The Cattle of the Sun — Thrinacia (Island of the Sun) (Θρινακίη), landfall 12 of 15 on the voyage of odysseus

Homer's Odyssey, Book XII. The forbidden cattle of Helios. Traditional location: Sicily (Trinacria) — the fertile Plain of Catania, south of the Cyclopes' Etna coast.

Tiresias and Circe both warned: whatever happens, do not touch the cattle of Helios. Odysseus wants to sail past the island entirely, but the exhausted crew mutiny for one night's rest — and contrary winds pin them there a month, until the food runs out.

While Odysseus sleeps, Eurylochus persuades the starving men: better to die at sea than of hunger. They slaughter the sacred herd. The signs are immediate and horrible — the hides crawl, the meat lows on the spits. Helios demands justice from Zeus.

Six days they feast; on the seventh they sail, and Zeus' thunderbolt shatters the ship. Every man drowns except Odysseus, who lashes mast to keel and drifts — back through Charybdis itself — nine days, to Ogygia.

The forbidden herd

Tiresias warned; Circe warned; Odysseus, rounding the island, wants to sail straight past. Thrinacia pastures the cattle of Helios the Sun — seven herds of fifty, broad-browed, beautiful, immortal in number: they neither breed nor die, and the Sun sees everything that touches them.

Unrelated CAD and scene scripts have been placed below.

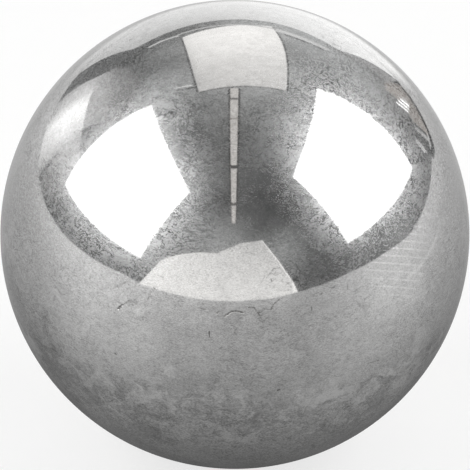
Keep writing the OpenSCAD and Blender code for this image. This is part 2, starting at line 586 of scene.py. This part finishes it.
# single scratches: start and end as directions, half width in mm and amount
SCRATCHES = [
    ((-0.669, -0.743, 0.018), (-0.623, -0.776, -0.098), 0.09, -0.10),
    ((0.134, -0.933, 0.335), (0.163, -0.915, 0.370), 0.06, -0.34),
    ((0.163, -0.915, 0.370), (0.187, -0.910, 0.371), 0.05, -0.30),
    ((0.133, -0.943, 0.306), (0.170, -0.929, 0.328), 0.05, -0.26),
    ((0.194, -0.912, 0.362), (0.177, -0.900, 0.398), 0.05, -0.24),
    ((0.216, -0.924, 0.316), (0.237, -0.927, 0.290), 0.05, -0.26),
    ((0.149, -0.922, 0.357), (0.174, -0.924, 0.340), 0.05, -0.22),
    ((0.112, -0.942, 0.315), (0.128, -0.931, 0.343), 0.05, -0.20),
]
for row in SCRATCHES:
    tone = maths(tree, "ADD", scratch(tree, place, *row), tone)
tone = remap(tree, tone, -0.5, 0.5, 0.0, 1.0, "LINEAR")
colour = blend(tree, tone, tuple(0.5 * c for c in STEEL), tuple(1.5 * c for c in STEEL))
# painted shade: the nicks turn near black in the base colour, the more the deeper they are sunk
NICK_SHADE, NICK_SHADE_COVERS = (0.09, 0.085, 0.08), 0.9
colour = blend(tree, maths(tree, "MULTIPLY", sunk, NICK_SHADE_COVERS), colour, NICK_SHADE)
tree.links.new(colour, bsdf.inputs["Base Color"])

ball.data.materials.clear()
ball.data.materials.append(steel)
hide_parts("ball")
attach(ball, "root")
print("steel:", len(tree.nodes), "nodes,", len(DABS), "dabs,", len(combs), "patches of hairlines")

# %% [markdown]
# ## The stage
# A mirror shows the whole room, so the room matters as much as the ball. It has a white
# paper floor that curls at its near border, a paper rise behind, two soft boxes, an
# overhead cloth on a boom, two white cards in front, a window, a grey screen and a
# basket. Nearly all are plain sheets that glow as brightly as they look. A number for
# each corner, kept as an attribute on the mesh, says how bright, so the light falls off
# along the sheet. Lit cloth and paper would do the same with real lamps, but the mirror
# shows their render noise at once.

# %% Sheets of light
def glow_material(name, colour, lamp=False, mottle=0.0, stretch=(1, 1, 1), turned=0.0):
    material, tree = new_material(name)
    material.cycles.emission_sampling = "AUTO" if lamp else "NONE"
    out = add(tree, "OutputMaterial")
    light = add(tree, "Attribute", attribute_name="light").outputs["Fac"]
    if mottle:
        place = add(tree, "TexCoord").outputs["Object"]
        turning = {"Vector": place, "Angle": radians(turned)}
        place = add(tree, "VectorRotate", turning, rotation_type="Z_AXIS").outputs[0]
        cloth = clouds(tree, stretched(tree, place, stretch), 0.08, 3.0, 1.0)
        light = maths(tree, "MULTIPLY", light, maths(tree, "MULTIPLY_ADD", cloth, mottle, 1.0))
    glow = add(tree, "Emission", {"Color": (*colour, 1), "Strength": light})
    tree.links.new(glow.outputs["Emission"], out.inputs["Surface"])
    return material


def set_light(mesh, values):
    """Writes how bright each point of a mesh is."""
    mesh.attributes.new("light", "FLOAT", "POINT").data.foreach_set("value", values)


def light_sheet(name, rows, material, mirrored=True, lights=True):
    """A sheet from rows of (x, y, z, light), every row as long as the first."""
    wide = len(rows[0])
    points = [point for row in rows for point in row]
    faces = [(r * wide + c, r * wide + c + 1, (r + 1) * wide + c + 1, (r + 1) * wide + c)
             for r in range(len(rows) - 1) for c in range(wide - 1)]
    mesh = bpy.data.meshes.new(name)
    mesh.from_pydata([point[:3] for point in points], [], faces)
    set_light(mesh, [point[3] for point in points])
    mesh.materials.append(material)
    sheet = bpy.data.objects.new(name, mesh)
    scene.collection.objects.link(sheet)
    sheet.visible_camera = False
    sheet.visible_glossy = mirrored
    sheet.visible_diffuse = lights
    sheet.visible_shadow = False
    return sheet


def toward(azimuth, elevation, far, light=1.0):
    """The point that far from the ball: azimuth 0 is behind it, 90 to its right."""
    az, el = radians(azimuth), radians(elevation)
    flat = far * cos(el)
    return (flat * sin(az), flat * cos(az), far * sin(el), light)


def ribbon(name, points, width, light, far, upright=False):
    """A narrow sheet along (azimuth, elevation) points, width degrees wide."""
    rows = []
    for half in (-width / 2, width / 2):
        aside, above = (half, 0) if upright else (0, half)
        rows.append([toward(az + aside, el + above, far, light) for az, el in points])
    light_sheet(name, rows, white)


def strips(name, rows, shares, far, material):
    """A sheet of strips side by side: each has its light and its points, and the same
    shares of that light along them."""
    light_sheet(name, [[toward(az, el, far, light * share) for (az, el), share in zip(points, shares)]
                       for light, points in rows], material)


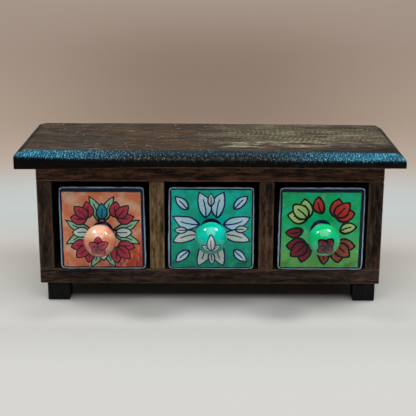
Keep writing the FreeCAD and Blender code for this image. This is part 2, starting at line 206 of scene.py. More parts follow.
def cover(under, *layers):
    """Lays colours over one another.  Each is followed by its mask, which is 1 where it covers."""
    for top, mask in zip(layers[::2], layers[1::2]):
        under = add("ShaderNodeMix", {0: mask, 6: under, 7: top}, data_type="RGBA")[2]
    return under


def cover_value(under, top, mask):
    """Passes from one number to another where the mask is 1."""
    return add("ShaderNodeMix", {0: mask, 2: under, 3: top}, data_type="FLOAT")


def noise_at(sockets):
    """Noise with a seed, which is its W.  Its outputs are Fac and Color."""
    return add("ShaderNodeTexNoise", sockets, noise_dimensions="4D")


def cloud(point, scale, detail=2.0, seed=0.0, **more):
    """Soft noise from 0 to 1.  scale is how many clouds fit in one unit."""
    return noise_at({"Vector": point, "Scale": scale, "Detail": detail, "W": seed} | more)["Fac"]


def floats(*labels):
    """Sockets for plain numbers."""
    return dict.fromkeys(labels, "Float")


def new_group(name, inputs, outputs, kind="ShaderNodeTree"):
    """Opens an empty node group.  Returns it, its inputs and its output node."""
    Value.tree = group = bpy.data.node_groups.new(name, kind)
    for side, sockets in (("INPUT", inputs), ("OUTPUT", outputs)):
        for label, socket_type in sockets.items():
            group.interface.new_socket(label, in_out=side, socket_type="NodeSocket" + socket_type)
    return group, Value(group.nodes.new("NodeGroupInput")), group.nodes.new("NodeGroupOutput")


def use_group(group, sockets):
    """Places a shader group.  Its outputs are found by their names."""
    return add("ShaderNodeGroup", sockets, node_tree=group)


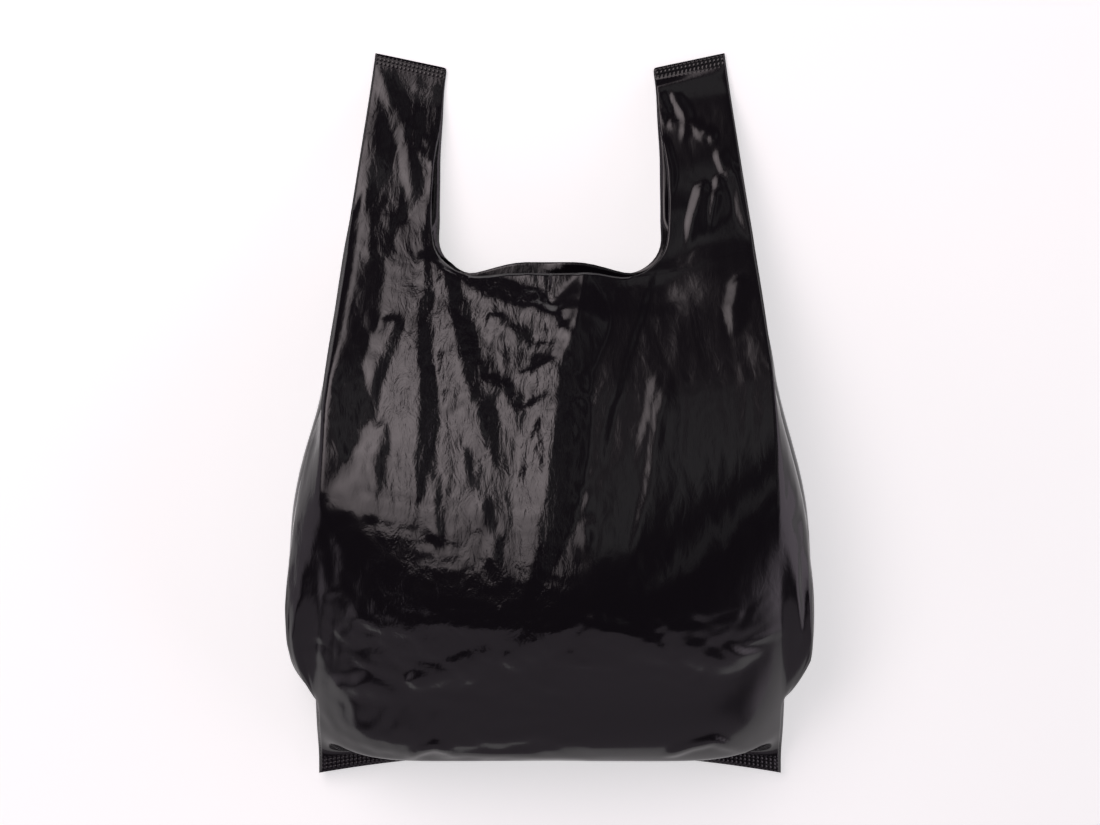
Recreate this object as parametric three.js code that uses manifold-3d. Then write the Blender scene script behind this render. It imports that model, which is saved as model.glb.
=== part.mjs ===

The exhausted crew mutiny politely. Eurylochus speaks for them: it is evening, we are worn out, let us at least sleep ashore and sail at dawn. Odysseus yields — after binding every man by oath to touch no cow — and knows as he does that some god is planning harm. That night the storm begins, and the south wind blows for a month without stopping.

The oath breaks

A month pinned ashore. The provisions from Circe run out; the men fish with bent hooks and snare birds, and starve. Odysseus walks inland to pray for rescue, and the gods pour sleep over his eyes — the same fatal sleep as at Aeolia.

Eurylochus makes the starving men his speech: every death is hateful, but death by hunger is the most miserable of all — better to drown fat with the Sun's beef and pay the gods later. They drive off the finest cattle, wrap the thigh-bones in leaves for lack of barley, pour water for lack of wine, and sacrifice. Then the signs begin: the flayed hides crawl along the ground, and the meat lows on the spits, raw and roasted alike. They eat anyway, for six days.

“All deaths are hateful to wretched mortals, but the most pitiful is to die of hunger and so meet one's doom.” — Odyssey XII, 341–342

Counting the Sun's cattle: Seven herds of fifty — three hundred and fifty head that never breed and never die. Ancient readers already saw the calendar in it: roughly the days of the lunar year, the Sun's own property, which mortals consume at their peril. Aristotle records the reading. Thrinacia — 'three-cape island' — became Trinacria, still Sicily's emblem: the three-legged triskelion on her flag.

The bolt

Helios demands justice from Zeus — pay for my cattle, or I go down and shine among the dead. The moment the ship clears the island, a black cloud stands over it alone. The mast snaps and crushes the helmsman's skull; the bolt fills the hull with sulphur; the crew go overboard and bob around the ship like sea-crows until the wave takes them. Every man who ate is dead.

Odysseus — who did not eat — lashes the broken mast to the keel with the backstay and rides the wreckage. The wind swings south and drives him back to the strait: he passes under Charybdis as she swallows, leaps for the fig tree, and hangs there like a bat until she vomits his timbers back up. Nine days more on the planks. On the tenth night, the gods bring him to Ogygia.

The fleet after this landfall: 0 of 12 ships. Zeus' bolt takes the last ship and every remaining man. Odysseus alone survives, clinging to mast and keel.